I agree 100% Greg. I really like a knob- I don't want to look at the screen while I'm running the train. But (android) phones are cheap, have a great range and are easy to program. And some people don't care it seems. I mean, for just running roundy-roundy, it's fine, set and forget. It's switching moves that get me mostly. Anyhow, I want to finish all this up and then the next project will be some sort of cradle to hold the phone and provide a real knob and buttons. Those little add on things are ok, but I want a real turning knob that I can position under my thumb, I think I can get that into the phone via the OTG usb configuration, we shall see.


----------



## Greg Elmassian (Jan 3, 2008)

Yes, if you could use the phone "alone" as the base controller, and then be able to add inexpensively some buttons and perhaps a knob that might cover 90% of the people.

I thought the inexpensive NFC pushbuttons were rather novel. (and it leaves the headphone jack and the OTG USB free).

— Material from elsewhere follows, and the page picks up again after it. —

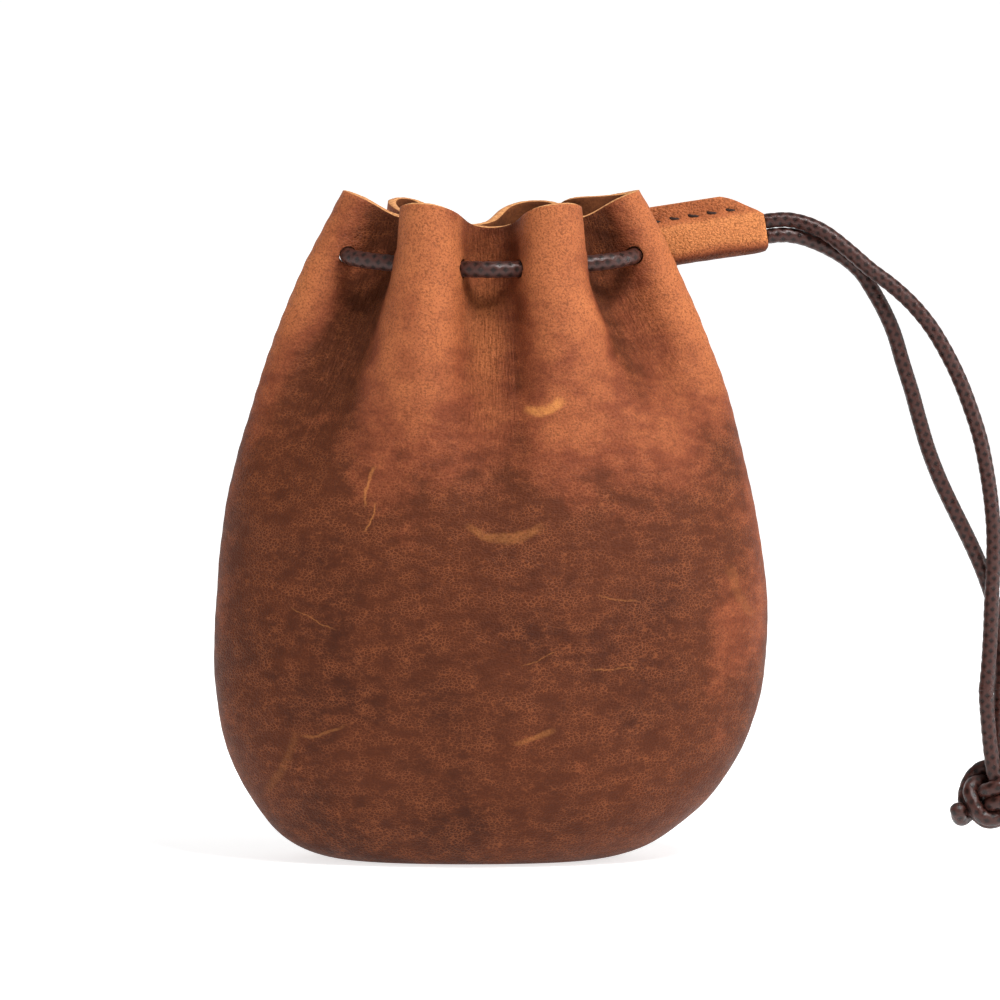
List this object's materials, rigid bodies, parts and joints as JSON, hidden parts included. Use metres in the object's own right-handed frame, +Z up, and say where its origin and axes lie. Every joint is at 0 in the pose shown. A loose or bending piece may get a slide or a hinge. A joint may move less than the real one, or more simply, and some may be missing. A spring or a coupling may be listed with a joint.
{
  "type": "drawstring dice bag",
  "caption": "Leather drawstring pouch: two sewn panels, a gathered laced mouth, a sliding leather keeper and knotted cord tails.",
  "frame": {"origin": "middle of the bag between its side seams, on the plane of its flat base", "axes": "+Z up from the base to the mouth, X from side seam to side seam with the sleeve and tails towards +X, front towards -Y"},
  "size_m": [0.1449, 0.056, 0.1207],
  "materials": {
    "leather": "waxed pull-up leather, semi-matt, with a pebbled grain and pale scuffs",
    "sleeve_leather": "thin waxed leather, semi-matt, paler along the fold",
    "waxed_cord": "round braided cord with a waxed sheen",
    "thread": "waxed thread, satin"
  },
  "bodies": {
    "bag": {"front_panel": "leather", "back_panel": "leather", "seam_thread": "thread", "laced_cord": "waxed_cord", "outer_tail": "waxed_cord", "inner_tail": "waxed_cord", "end_knot": "waxed_cord"},
    "sleeve": {"cord_sleeve": "sleeve_leather", "sleeve_thread": "thread"}
  },
  "joints": [
    {"name": "sleeve_slide", "type": "slide", "parent": "bag", "child": "sleeve", "axis": [0.9885, 0, 0.1513], "range_m": [0, 0.003]}
  ]
}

Also having the base, and then being able to add on things might be a good "marketing" tactic.

Greg


----------



## East Broad Top (Dec 29, 2007)

Yes, Greg, with my idea, you have to look at your phone/tablet screen to make changes. Different strokes for different folks. I use WiThrottle to operate a friend's HO line, and I have to look at the screen with that. I started with the MRC throttles on his line. There's no real difference in operating experience to me with one or the other throttle. It's just a different user interface. I prefer my phone because it's smaller and lighter. Even in my own back yard, I look at my throttle (Airwire--knobs and buttons) when I make changes just to make sure I'm pressing the correct buttons, or to see to which speed step I'm setting my throttle knob. 

Certainly, a tactile-feedback add-on would be cool, and I've talked about a simple cradle or similar attachment to a phone in the past. Why stop with simple pushbuttons and knobs? 3D-print a handheld version of a control stand, and have the throttle, direction, and brake levers all do their prototypical things; pushbuttons or switches for lights, bell, horn, etc. 

The phone/tablet software is what's doing the controlling. The user interface with the phone can be customized to very individual tastes. That can range from a simple graphic interface ala WiThrottle to a simulator interface like I described above to simple add-on pushbuttons and knobs to a full-blown miniature control stand. Pick your pleasure; it's all possible. Look at flight simulators. The software is the constant; the user interface varies based on the desires of the user. Some folks are happy tapping things on their tablet screens. Some use their keyboards and mice. Some buy yokes and rudder pedals to set up a simulated cockpit. 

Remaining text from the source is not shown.